El colmo de la hipocresía, del cinismo, de la maldad es perdonar a quien manifiesta claramente que no se arrepiente de haber delinquido, y una vez perdonado se pavonea, se jacta públicamente de sus tropelías y anuncia que volverá a hacerlo…

«El que las hace las paga», reza un viejo refrán que se suele aplicar a quien comete un crimen, guarda relación con la definición de justicia de Ulpiano (jurista romano del tercer siglo después de Cristo): «a cada cual lo que le corresponde», “dar a cada uno lo suyo” y lo suyo del culpable es la condena, lo suyo del inocente es el resarcimiento y lo suyo de la sociedad es el alcanzar la convivencia en paz.

El marco de esa convivencia debe estar definido por la ley positiva y ésta, para ser legítima, debe fundamentarse en el derecho natural. La ley debe dejar de forma clara y precisa qué está prohibido, las penas a los infractores y el margen de tolerancia en su aplicación.

La piedad es un acto de compasión individual en la que una persona libera del castigo a su infractor, es una disposición que no afecta a terceros. Trasladar esta demostración de clemencia a la esfera social, cuando ésta responde a la voluntad, capricho o conveniencia de un poder del estado y no a la decisión unánime de los miembros que componen la comunidad, es un posicionamiento más propio de un déspota indecente que de un defensor de la buena gestión de lo público.

Antes salió a colacióh la tantas veces manoseada «tolerancia». Han sido muchois los pensadores que han pretendido definir cuál debiera ser su límite.

Edmund Burke afirmó que “hay un límite en que la tolerancia deja de ser virtud” (debemos suponer que su intención era la de hacer mención a lo que en Lengua Española se llama «consentir»), en la misma línea Thomas Mann añade que “la tolerancia es un crimen cuando lo que se tolera -se consiente, mejor dicho- es la maldad” y Albert Einstein nos advierte de que “el mundo está más en peligro por aquellos que toleran o promueven el mal que por aquellos que realmente lo cometen”.

Karl Popper va más allá y explica el porqué de la necesidad de un límite en lo que se tolera: “La tolerancia ilimitada lleva a la desaparición de la tolerancia.
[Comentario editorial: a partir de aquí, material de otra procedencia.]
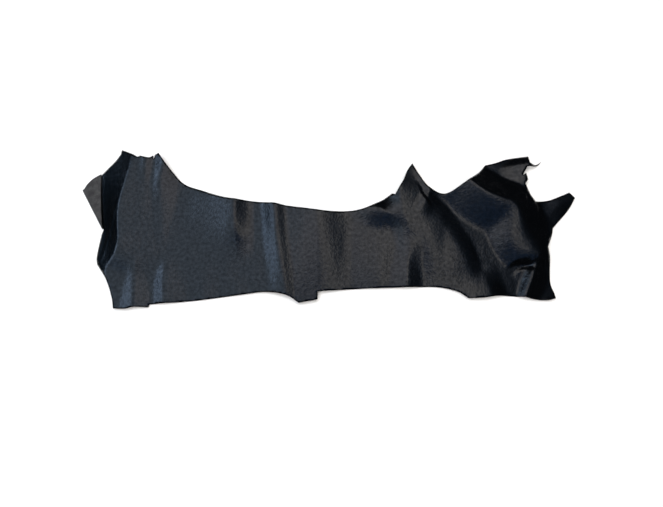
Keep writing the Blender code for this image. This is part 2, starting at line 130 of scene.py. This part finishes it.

Si extendemos la tolerancia ilimitada incluso a aquellos que son intolerantes, si no estamos preparados para defender una sociedad tolerante contra la amenaza de los intolerantes, entonces los tolerantes serán destruidos y la tolerancia con ellos“. Después de exponer estos argumentos Karl Popper concluye: “en nombre de la tolerancia, debemos rechazar la tolerancia hacia aquellos que son intolerantes”.

En las palabras de Karl Popper está la respuesta al dilema acerca de cuánto ha de ser flexible la tolerancia, de manera que no acabe convirtiéndose en renuncia a los derechos y libertades individuales y colectivos, en resignación, en sometimiento al atropello, a la arbitrariedad, en sometimiento a la impunidad de los gobernantes y de los malvados.

Son intolerables los altercados, la violencia, la destrucción de mobiliario urbano, de grupos violentos en la vía pública, el acoso a gente pacífica; no se puede tolerar que un delincuente robe, golpee, viole o asesine a un semejante y menos aún justificarlo o disculparlo por estar drogado o borracho, esos deben ser agravantes no atenuantes. Tampoco cuando quienes ejercen violencia lo hacen por «causas nobles»; la violencia nunca puede ser un argumento.

¡Basta de eufemismos e hipocresía!, ser políticamente correcto solo beneficia a los corruptos, a los delincuentes y a los parásitos.

Las personas de bien ya no pedimos, debemos EXIGIR que el Gobierno utilice el monopolio de la fuerza que le delegamos para proteger a las víctimas de los victimarios, de los delincuentes, aunque estos se amparen en determinadas ideologías…

Llamemos a las cosas por su nombre, al pan, pan y al vino, vino:

Tener piedad, compasión, con el -criminal- culpable es traicionar al inocente, a la víctima.